We test the resolution of the isentropic Euler equations with the standard Monte Carlo, the low variance Monte Carlo, and the Gradient-based approach considering two Riemann Problems having the following initial conditions, taken from [9].

  • Test 5(a): In the first case, in the domain \(\varOmega =[-1,1]\), we set

    $$\begin{aligned} \begin{aligned}&\rho (x,0) = 2,&\quad&m(x,0)=1, \qquad&\textrm{for} \quad x<0.2\,,\\&\rho (x,0) = 1,&\quad&m(x,0)=0.13962, \qquad&\textrm{for} \quad x\ge 0.2\,. \end{aligned} \end{aligned}$$

  • Test 5(b): In the second case, again considering the domain \(\varOmega =[-1,1]\), we impose

    $$\begin{aligned} \begin{aligned}&\rho (x,0) = 1,&\quad&m(x,0)=0, \qquad&\textrm{for} \quad x<0\,,\\&\rho (x,0) = 0.2,&\quad&m(x,0)=0, \qquad&\textrm{for} \quad x\ge 0\,. \end{aligned} \end{aligned}$$
Fig. 11
figure 11

Test 5(a), isentropic Euler system, Riemann problem.
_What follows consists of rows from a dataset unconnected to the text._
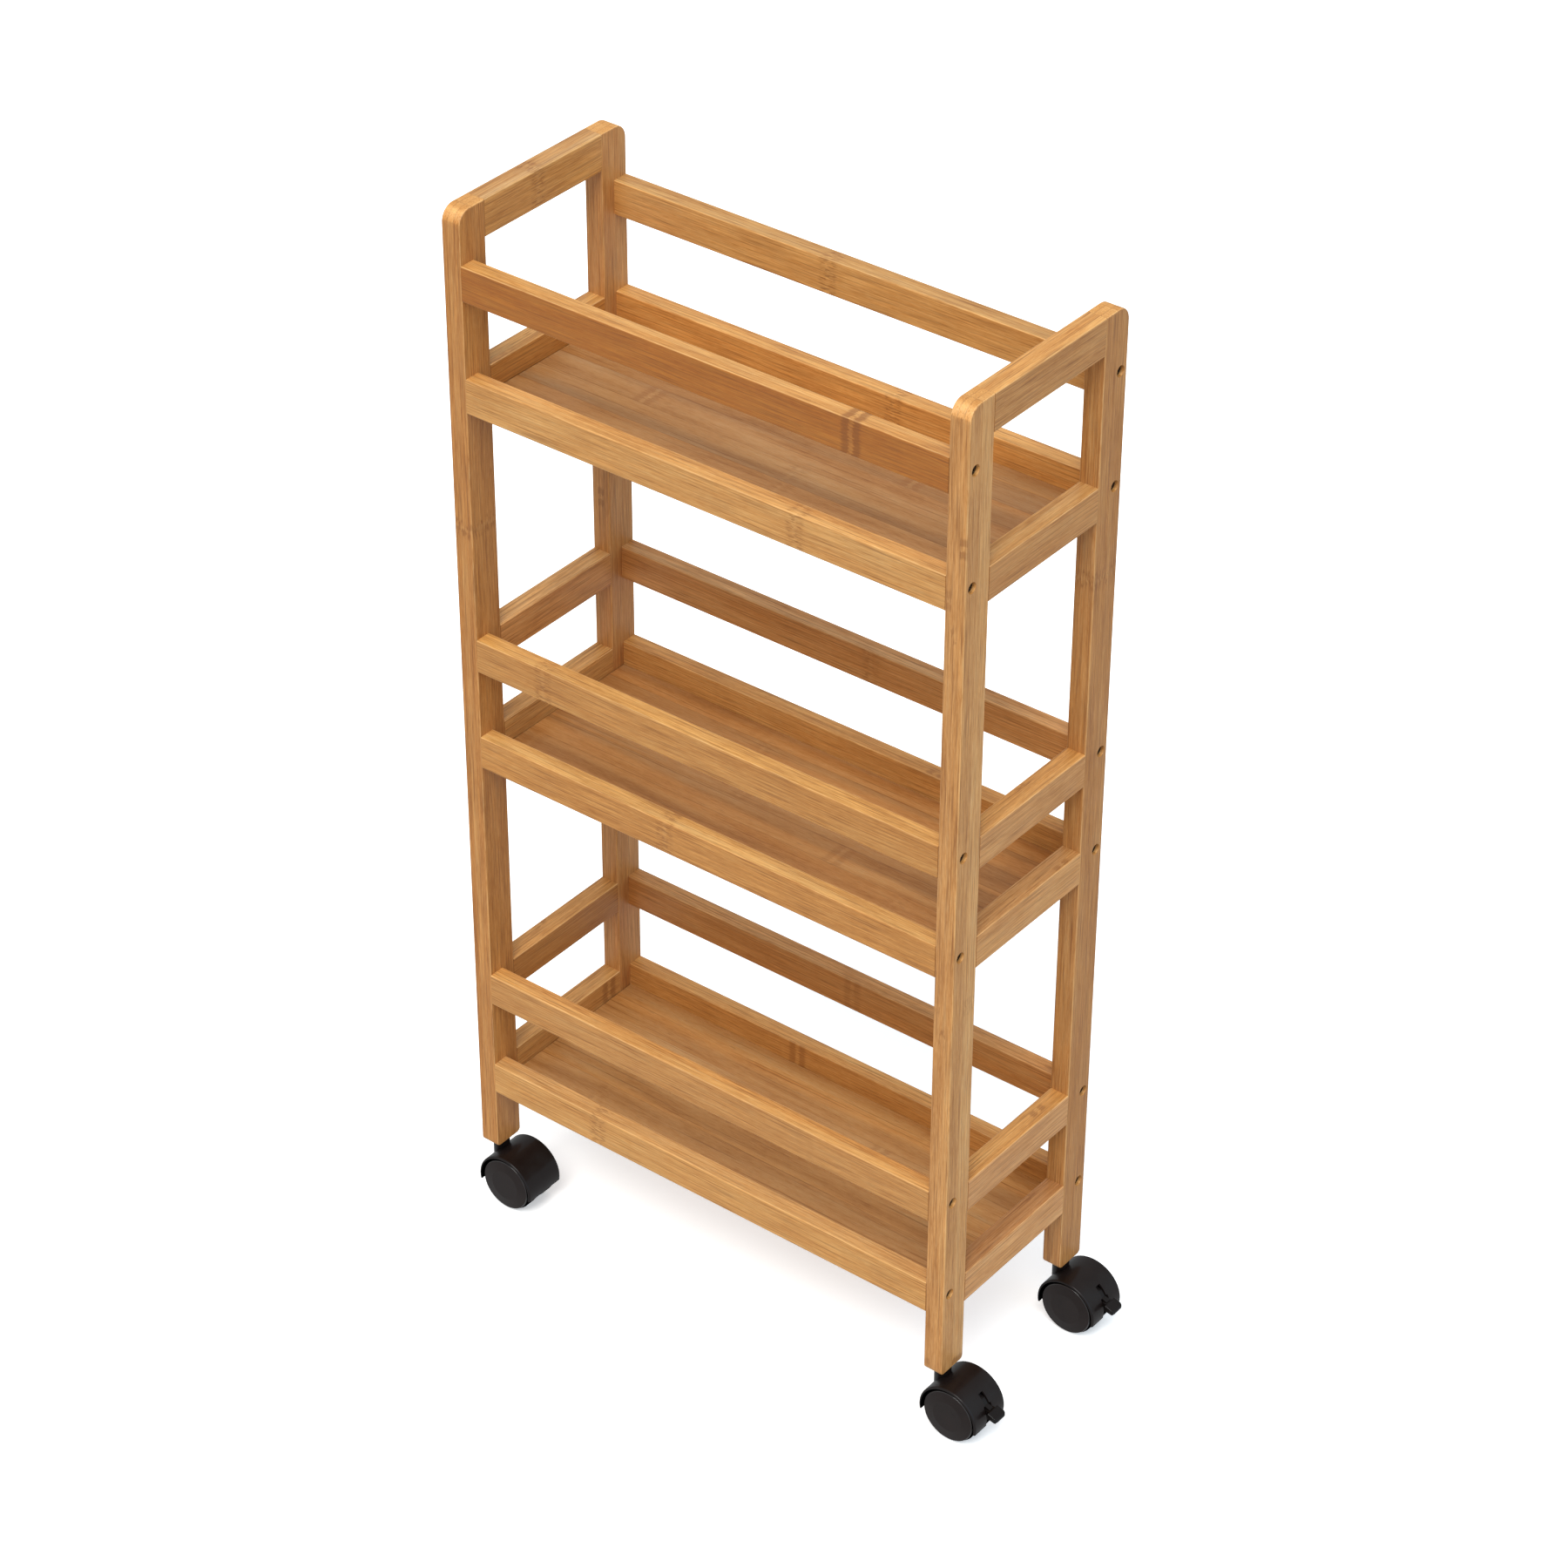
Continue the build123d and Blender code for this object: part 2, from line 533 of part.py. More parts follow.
os.makedirs("parts", exist_ok=True)
save_frame()
save_casters()
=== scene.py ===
import math
from collections import namedtuple

import bmesh
import bpy
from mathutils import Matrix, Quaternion, Vector


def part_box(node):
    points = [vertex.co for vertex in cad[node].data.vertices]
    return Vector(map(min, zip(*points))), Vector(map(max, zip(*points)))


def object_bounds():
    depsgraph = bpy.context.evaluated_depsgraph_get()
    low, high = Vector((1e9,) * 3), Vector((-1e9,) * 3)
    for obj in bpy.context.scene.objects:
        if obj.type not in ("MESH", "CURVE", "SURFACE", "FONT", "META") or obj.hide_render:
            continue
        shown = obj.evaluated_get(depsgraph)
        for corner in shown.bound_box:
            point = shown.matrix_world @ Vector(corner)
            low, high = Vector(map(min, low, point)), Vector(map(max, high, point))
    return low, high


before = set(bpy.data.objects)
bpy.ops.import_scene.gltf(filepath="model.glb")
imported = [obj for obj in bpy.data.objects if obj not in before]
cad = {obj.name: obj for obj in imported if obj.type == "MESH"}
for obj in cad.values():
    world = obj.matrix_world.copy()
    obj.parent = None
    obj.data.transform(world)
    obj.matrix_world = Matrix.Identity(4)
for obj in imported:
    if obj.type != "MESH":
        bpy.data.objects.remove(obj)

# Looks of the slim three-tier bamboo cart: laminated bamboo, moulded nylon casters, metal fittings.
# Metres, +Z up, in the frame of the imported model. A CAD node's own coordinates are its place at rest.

MM = 0.001
AXES = {"X": 0, "Y": 1, "Z": 2}
cad_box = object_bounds()


# ---- small helpers ----

def linear(red, green, blue):
    """An 8-bit display colour as the linear colour that shaders take."""
    def channel(value):
        share = value / 255
        return share / 12.92 if share <= 0.04045 else ((share + 0.055) / 1.055) ** 2.4
    return channel(red), channel(green), channel(blue), 1.0


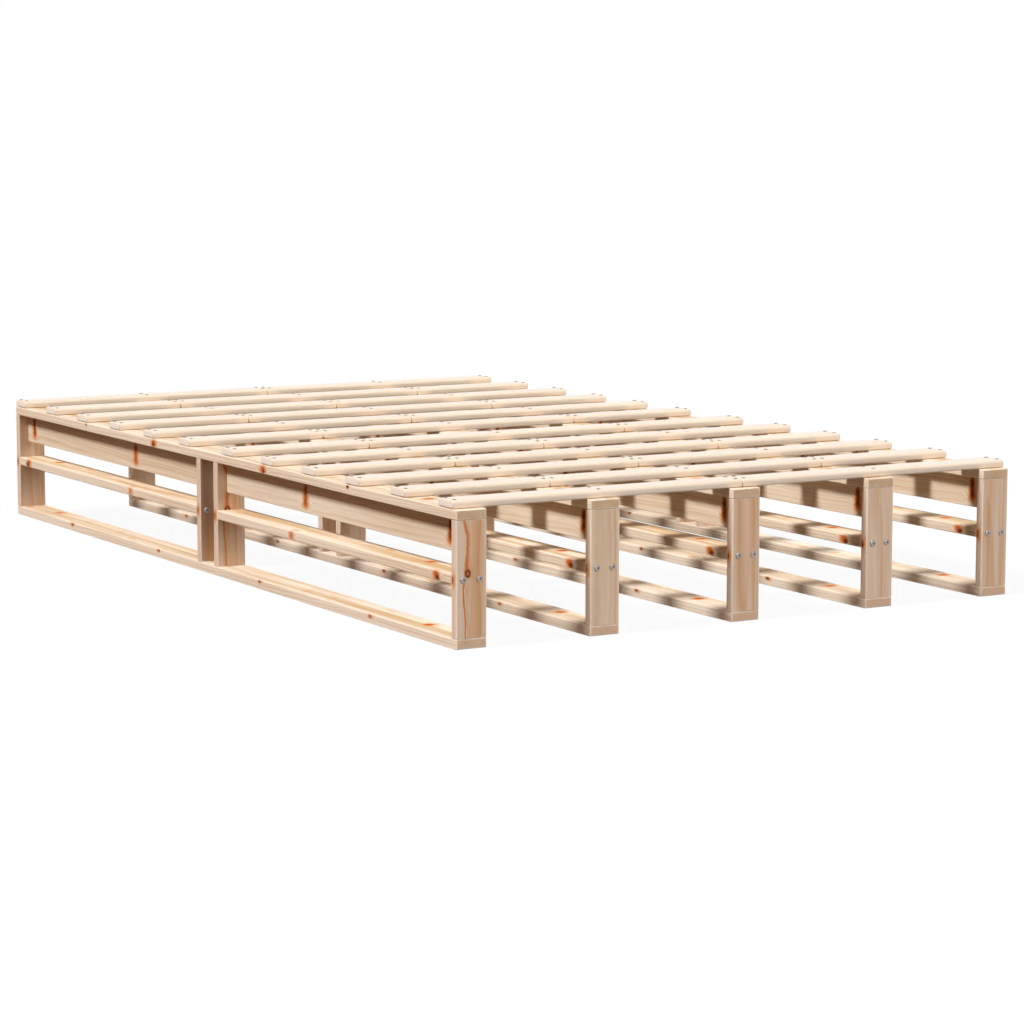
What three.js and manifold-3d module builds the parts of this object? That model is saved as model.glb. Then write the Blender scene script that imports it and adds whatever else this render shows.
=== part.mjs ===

Solution in terms of density \(\rho \) (left) and flux \(\rho u\) (right) at \(t=0.5\) obtained with MC, applying or not the low variance technique, and GBMC method in mesh-dependent version, with different choices of number of particles N. The subplots in the GBMC results show the histogram of the gradient-based particle positions. The reference solution is reported in black solid line. The limit case is \(\varepsilon =10^{-8}\) with \(a_{1,2}=1.0\)

Full size image
Fig. 12
figure 12

Test 5(b), isentropic Euler system, Riemann problem. Solution in terms of density \(\rho \) (left) and flux \(\rho u\) (right) at \(t=0.5\) obtained with MC, applying or not the low variance technique, and GBMC method in mesh-dependent version, with different choices of number of particles N. The subplots in the GBMC results show the histogram of the gradient-based particle positions. The reference solution is reported in black solid line. The limit case is \(\varepsilon =10^{-8}\) with \(a_{1,2}=1.0\)

Full size image

Once more, looking at Figs. 11 and 12, the augmented accuracy and the highly reduced variance of the solutions produced with the Gradient approach appears evident when compared to results obtained with the standard Monte Carlo method, even considering a 10 times smaller amount of particles and the same spatial grid. In these figures, it is also possible to appreciate the beneficial effects of the variance reduction technique applied to the standard Monte Carlo, when comparing the first two rows in each figure. Moreover, the capability of the GBMC of better capturing the position and the sharpness of shock waves is again confirmed. Let us point out once more here that this advantage is linked to the key feature of the proposed method, which allows particles to move following the gradient of the solution.

5 Conclusions

Monte Carlo methods have become increasingly important in scientific computing due to their ability to handle complex systems and quantify uncertainty. Despite this, their systematic use in solving partial differential equations is still limited compared to deterministic approaches, which in many cases provide greater flexibility and accuracy. In this paper, we attempt to take a step forward in the design of Monte Carlo methods for PDEs by analyzing their systematic use for relaxation approximations to systems of hyperbolic conservation laws [22]. On the one hand, we extend Monte Carlo techniques of direct simulation inspired by kinetic theory to systems of hyperbolic conservation laws. On the other hand, we consider a different approach based on the use of the spatial derivative of the solution, which was developed earlier for reaction-diffusion equations [44], and refer to as Gradient-based Monte Carlo (GBMC). The latter method has shown great potential due to its ability to concentrate particles where the solution has large derivatives and has a grid-free structure. In the presented test cases, the GBMC method proves to be significantly more accurate than the Monte Carlo method.

Lest us notice that, by combining the techniques here presented to previous results for reaction-diffusion problems it is possible to deal with general systems of PDEs involving convection-diffusion–reaction terms. Moreover, in this paper, we have limited our analysis to the one-dimensional case. In the future, our aim is to extend the GBMC method to the multi-dimensional case through a component-wise approach (i.e., deriving the system of equations under study component by component to obtain the system to be solved with the method, thus preserving a mesh-less reconstruction) and to more general systems. Another primary research direction is to extend the GBMC approach to kinetic equations. This will be done first for neutron transport equations that, thanks to the linear structure, permit a natural extension of the method; subsequently, tackling the nonlinear BGK model which has a relaxation structure of the type studied in this paper. We leave further investigations on these topics to future research.